- _STATED EXERCISE_
Beginning with the line that contains "# %% The imported frame" and ending with the line that contains "bpy.context.view_layer.update()", reproduce each line exactly; include both and add nothing.

--- START EXCERPTED RECORDS ---

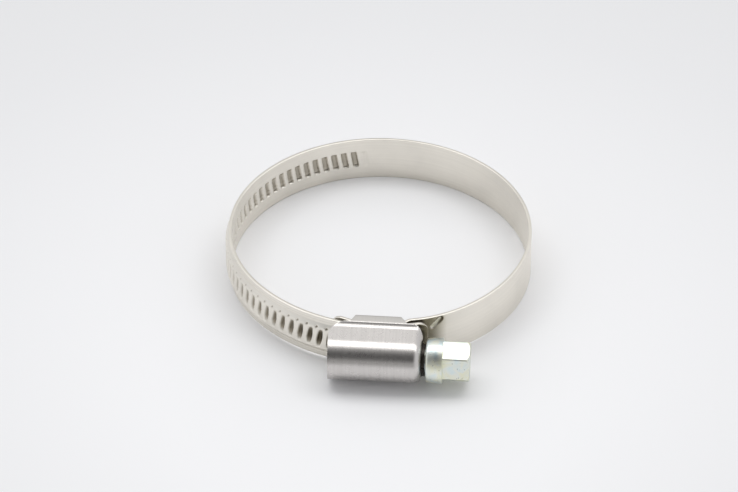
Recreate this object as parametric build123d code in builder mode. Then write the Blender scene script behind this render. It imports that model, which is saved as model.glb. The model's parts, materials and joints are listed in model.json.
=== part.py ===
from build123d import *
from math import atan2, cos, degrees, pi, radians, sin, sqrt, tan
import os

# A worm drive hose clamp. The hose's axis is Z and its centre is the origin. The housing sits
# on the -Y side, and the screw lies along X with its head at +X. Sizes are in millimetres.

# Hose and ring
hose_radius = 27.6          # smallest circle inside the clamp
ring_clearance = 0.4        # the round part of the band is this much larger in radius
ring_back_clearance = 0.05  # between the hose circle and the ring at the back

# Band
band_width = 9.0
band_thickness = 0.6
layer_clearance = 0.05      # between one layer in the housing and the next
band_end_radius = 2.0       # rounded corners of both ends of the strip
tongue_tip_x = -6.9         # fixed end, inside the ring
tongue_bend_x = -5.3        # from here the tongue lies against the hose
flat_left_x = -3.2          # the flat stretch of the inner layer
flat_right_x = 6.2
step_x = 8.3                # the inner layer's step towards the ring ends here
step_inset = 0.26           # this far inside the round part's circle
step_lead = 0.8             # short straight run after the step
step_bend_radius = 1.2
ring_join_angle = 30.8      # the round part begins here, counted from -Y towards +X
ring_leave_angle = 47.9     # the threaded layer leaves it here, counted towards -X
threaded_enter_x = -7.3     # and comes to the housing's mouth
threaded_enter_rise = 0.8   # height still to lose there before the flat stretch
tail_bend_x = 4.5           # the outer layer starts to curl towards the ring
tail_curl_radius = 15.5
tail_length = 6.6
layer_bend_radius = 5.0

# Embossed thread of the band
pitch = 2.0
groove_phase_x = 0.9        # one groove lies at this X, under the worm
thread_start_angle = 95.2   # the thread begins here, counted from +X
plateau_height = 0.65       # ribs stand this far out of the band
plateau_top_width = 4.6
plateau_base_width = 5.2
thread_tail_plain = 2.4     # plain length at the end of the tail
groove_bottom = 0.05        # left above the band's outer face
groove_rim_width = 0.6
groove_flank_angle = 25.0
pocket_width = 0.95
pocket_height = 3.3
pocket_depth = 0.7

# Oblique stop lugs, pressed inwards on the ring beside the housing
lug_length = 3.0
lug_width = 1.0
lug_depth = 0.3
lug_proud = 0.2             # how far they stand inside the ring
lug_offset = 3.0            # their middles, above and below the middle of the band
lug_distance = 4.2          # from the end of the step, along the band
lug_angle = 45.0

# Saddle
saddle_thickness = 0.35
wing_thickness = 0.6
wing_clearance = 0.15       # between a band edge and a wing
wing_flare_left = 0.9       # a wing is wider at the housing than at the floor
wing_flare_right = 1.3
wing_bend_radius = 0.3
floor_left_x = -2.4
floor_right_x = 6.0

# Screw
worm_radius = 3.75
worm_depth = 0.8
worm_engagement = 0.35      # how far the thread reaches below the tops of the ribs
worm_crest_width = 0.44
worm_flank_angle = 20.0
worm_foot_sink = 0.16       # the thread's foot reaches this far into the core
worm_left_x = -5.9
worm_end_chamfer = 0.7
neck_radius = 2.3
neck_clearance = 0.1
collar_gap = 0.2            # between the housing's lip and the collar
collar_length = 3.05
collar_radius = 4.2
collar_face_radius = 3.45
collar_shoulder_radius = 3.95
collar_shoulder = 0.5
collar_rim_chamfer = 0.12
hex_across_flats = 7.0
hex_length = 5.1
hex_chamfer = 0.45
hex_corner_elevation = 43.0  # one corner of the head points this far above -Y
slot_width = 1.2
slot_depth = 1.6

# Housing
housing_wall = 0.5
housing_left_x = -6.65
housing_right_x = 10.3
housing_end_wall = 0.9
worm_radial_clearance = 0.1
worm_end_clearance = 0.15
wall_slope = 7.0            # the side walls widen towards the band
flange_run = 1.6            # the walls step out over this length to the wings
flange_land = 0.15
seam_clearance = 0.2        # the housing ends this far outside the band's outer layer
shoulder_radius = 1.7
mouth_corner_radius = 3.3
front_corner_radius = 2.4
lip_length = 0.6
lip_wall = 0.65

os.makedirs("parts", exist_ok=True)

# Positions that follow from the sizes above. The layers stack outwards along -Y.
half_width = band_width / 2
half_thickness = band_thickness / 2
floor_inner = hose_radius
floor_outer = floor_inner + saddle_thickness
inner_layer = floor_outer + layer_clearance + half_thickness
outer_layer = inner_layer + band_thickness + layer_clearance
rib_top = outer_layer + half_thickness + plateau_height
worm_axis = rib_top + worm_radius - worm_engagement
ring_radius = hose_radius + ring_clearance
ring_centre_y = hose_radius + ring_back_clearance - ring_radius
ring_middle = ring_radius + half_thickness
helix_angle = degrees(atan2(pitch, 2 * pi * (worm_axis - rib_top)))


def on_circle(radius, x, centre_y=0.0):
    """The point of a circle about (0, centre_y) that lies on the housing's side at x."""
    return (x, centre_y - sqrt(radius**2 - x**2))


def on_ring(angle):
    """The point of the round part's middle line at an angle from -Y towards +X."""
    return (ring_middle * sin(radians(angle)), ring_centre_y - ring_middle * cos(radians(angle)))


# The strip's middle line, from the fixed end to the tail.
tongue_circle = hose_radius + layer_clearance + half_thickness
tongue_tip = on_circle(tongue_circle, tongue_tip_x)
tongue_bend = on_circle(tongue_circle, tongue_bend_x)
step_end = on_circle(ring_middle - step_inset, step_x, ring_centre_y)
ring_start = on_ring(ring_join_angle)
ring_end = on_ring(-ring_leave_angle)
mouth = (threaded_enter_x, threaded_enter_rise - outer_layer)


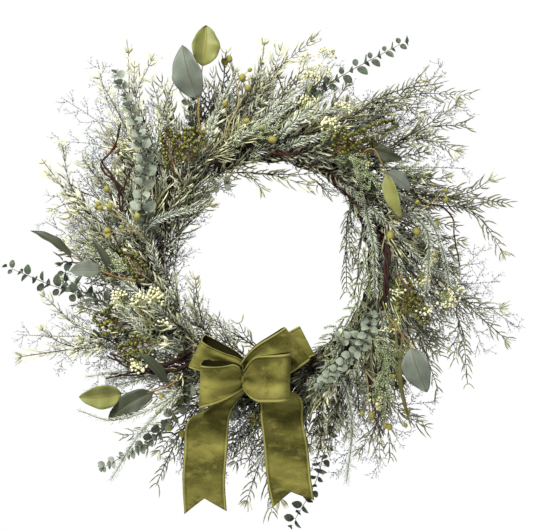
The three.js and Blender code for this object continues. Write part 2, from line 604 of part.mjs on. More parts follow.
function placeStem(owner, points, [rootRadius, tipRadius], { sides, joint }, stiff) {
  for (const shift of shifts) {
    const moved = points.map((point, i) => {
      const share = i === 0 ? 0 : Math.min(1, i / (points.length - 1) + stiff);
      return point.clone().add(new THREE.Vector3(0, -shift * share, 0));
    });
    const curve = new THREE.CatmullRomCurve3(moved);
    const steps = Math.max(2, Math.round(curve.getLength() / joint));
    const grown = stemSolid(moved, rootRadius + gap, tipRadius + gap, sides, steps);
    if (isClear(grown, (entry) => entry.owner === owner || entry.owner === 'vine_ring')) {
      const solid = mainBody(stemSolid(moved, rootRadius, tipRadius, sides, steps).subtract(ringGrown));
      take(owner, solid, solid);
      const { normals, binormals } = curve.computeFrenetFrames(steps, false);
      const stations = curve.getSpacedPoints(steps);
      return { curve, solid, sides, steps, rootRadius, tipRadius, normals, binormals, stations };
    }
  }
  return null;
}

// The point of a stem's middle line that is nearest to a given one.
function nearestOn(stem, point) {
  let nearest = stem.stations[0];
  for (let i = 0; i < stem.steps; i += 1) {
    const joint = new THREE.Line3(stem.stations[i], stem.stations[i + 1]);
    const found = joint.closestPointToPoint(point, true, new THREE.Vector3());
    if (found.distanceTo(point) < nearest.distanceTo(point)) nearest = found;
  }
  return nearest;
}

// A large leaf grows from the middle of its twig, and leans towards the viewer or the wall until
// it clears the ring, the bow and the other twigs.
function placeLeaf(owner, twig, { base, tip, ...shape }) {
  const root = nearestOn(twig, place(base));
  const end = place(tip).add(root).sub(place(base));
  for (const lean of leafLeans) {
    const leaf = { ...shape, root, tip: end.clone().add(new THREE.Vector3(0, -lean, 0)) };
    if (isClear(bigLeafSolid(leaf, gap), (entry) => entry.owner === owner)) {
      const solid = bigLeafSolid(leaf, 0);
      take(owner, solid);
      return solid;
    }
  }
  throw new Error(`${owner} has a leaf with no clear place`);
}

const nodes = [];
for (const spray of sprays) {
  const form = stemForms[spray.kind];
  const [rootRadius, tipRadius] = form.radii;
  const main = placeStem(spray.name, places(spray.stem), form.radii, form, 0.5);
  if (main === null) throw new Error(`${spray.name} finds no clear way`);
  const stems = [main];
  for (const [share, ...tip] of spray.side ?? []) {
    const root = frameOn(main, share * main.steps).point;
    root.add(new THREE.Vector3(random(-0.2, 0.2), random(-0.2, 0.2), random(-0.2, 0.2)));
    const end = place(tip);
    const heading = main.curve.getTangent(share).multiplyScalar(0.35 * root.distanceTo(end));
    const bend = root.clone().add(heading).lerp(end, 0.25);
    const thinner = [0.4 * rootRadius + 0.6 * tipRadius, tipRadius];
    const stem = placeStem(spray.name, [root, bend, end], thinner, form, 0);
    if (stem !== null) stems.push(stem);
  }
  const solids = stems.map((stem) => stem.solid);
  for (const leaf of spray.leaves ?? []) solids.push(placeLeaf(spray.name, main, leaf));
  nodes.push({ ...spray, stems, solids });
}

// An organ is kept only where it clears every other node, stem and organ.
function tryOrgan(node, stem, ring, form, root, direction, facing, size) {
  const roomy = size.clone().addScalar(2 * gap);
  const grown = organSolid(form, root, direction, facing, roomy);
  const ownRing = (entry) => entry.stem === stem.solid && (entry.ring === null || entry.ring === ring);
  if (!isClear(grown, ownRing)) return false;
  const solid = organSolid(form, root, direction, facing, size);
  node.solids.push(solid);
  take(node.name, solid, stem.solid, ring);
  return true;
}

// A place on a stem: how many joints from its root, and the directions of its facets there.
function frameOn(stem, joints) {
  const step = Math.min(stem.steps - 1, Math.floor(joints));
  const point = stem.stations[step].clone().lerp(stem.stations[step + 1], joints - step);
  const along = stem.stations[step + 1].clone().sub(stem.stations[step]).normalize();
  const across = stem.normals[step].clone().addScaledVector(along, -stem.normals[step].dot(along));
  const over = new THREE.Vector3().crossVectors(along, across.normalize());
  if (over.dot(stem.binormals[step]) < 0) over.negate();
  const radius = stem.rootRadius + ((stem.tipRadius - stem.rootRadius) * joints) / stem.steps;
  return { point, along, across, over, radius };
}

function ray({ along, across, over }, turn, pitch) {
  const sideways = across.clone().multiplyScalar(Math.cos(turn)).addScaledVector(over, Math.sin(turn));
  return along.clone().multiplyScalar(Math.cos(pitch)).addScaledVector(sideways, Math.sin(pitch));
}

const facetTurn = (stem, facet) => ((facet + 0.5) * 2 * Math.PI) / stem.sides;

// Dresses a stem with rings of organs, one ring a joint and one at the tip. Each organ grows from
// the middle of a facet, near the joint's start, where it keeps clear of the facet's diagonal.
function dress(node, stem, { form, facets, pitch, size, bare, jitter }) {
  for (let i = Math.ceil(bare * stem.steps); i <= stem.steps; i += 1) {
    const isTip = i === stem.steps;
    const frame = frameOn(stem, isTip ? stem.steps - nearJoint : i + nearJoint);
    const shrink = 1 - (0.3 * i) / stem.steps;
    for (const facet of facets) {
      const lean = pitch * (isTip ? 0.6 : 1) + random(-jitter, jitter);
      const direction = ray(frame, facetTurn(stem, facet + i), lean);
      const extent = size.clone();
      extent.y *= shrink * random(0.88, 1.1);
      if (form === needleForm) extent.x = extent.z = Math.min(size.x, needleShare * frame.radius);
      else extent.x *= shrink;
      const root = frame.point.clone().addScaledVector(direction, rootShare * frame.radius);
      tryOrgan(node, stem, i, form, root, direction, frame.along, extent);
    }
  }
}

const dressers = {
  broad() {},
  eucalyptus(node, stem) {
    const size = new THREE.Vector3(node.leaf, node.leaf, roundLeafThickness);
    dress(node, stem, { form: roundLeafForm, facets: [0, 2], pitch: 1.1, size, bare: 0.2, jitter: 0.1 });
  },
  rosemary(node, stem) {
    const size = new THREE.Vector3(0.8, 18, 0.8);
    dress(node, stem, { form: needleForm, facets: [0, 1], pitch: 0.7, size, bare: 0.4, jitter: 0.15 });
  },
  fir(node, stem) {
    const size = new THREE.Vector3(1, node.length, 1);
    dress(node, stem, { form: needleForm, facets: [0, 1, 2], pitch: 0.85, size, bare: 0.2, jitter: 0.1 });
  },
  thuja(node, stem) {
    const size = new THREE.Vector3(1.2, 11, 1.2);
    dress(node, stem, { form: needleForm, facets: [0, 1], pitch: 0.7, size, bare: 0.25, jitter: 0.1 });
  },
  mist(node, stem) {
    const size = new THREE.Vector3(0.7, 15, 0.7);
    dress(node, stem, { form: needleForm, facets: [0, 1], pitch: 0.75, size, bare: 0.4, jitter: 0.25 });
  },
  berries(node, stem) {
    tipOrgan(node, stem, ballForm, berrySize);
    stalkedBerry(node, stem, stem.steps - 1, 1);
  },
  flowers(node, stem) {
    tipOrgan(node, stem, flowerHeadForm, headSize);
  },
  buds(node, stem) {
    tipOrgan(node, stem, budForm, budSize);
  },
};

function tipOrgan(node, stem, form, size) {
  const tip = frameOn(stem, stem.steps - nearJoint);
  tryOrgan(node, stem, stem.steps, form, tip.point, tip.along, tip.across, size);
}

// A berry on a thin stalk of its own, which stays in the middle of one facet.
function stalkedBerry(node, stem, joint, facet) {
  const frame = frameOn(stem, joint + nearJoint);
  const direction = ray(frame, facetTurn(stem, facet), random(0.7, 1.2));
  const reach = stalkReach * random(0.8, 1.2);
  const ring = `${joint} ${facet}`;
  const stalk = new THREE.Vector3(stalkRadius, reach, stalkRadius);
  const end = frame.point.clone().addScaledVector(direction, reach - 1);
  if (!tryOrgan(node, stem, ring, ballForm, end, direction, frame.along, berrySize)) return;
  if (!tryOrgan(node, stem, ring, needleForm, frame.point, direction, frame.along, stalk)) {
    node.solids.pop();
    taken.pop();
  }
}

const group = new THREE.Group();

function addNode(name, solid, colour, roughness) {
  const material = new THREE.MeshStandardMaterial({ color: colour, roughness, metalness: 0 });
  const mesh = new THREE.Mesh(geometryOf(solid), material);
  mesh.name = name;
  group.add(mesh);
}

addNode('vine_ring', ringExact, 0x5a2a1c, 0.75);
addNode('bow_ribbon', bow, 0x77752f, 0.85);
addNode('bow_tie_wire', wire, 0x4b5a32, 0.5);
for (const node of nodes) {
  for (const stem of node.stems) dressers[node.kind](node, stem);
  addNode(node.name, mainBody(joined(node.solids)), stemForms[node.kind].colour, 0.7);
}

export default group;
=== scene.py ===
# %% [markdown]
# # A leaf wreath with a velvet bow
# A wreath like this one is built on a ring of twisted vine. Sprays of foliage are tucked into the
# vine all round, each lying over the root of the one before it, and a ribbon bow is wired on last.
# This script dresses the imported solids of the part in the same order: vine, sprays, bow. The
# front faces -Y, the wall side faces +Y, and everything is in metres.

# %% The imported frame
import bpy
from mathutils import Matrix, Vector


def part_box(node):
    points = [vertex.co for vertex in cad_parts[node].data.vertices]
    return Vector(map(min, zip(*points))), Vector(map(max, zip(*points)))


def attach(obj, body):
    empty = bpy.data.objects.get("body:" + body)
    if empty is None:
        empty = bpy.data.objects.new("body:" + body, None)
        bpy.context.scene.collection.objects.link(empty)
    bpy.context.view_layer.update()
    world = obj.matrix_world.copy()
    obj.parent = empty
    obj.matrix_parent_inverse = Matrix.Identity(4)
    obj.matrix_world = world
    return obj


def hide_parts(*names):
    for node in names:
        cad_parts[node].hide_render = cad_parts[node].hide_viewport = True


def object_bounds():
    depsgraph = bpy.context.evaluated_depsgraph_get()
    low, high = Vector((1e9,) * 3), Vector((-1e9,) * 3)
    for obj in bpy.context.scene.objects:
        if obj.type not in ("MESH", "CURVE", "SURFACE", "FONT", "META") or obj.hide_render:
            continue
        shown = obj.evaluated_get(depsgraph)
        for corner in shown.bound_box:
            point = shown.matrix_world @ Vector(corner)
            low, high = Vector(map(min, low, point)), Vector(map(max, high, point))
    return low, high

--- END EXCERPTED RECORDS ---

- _FINISHED ANSWER_
# %% The imported frame
import bpy
from mathutils import Matrix, Vector


def part_box(node):
    points = [vertex.co for vertex in cad_parts[node].data.vertices]
    return Vector(map(min, zip(*points))), Vector(map(max, zip(*points)))


def attach(obj, body):
    empty = bpy.data.objects.get("body:" + body)
    if empty is None:
        empty = bpy.data.objects.new("body:" + body, None)
        bpy.context.scene.collection.objects.link(empty)
    bpy.context.view_layer.update()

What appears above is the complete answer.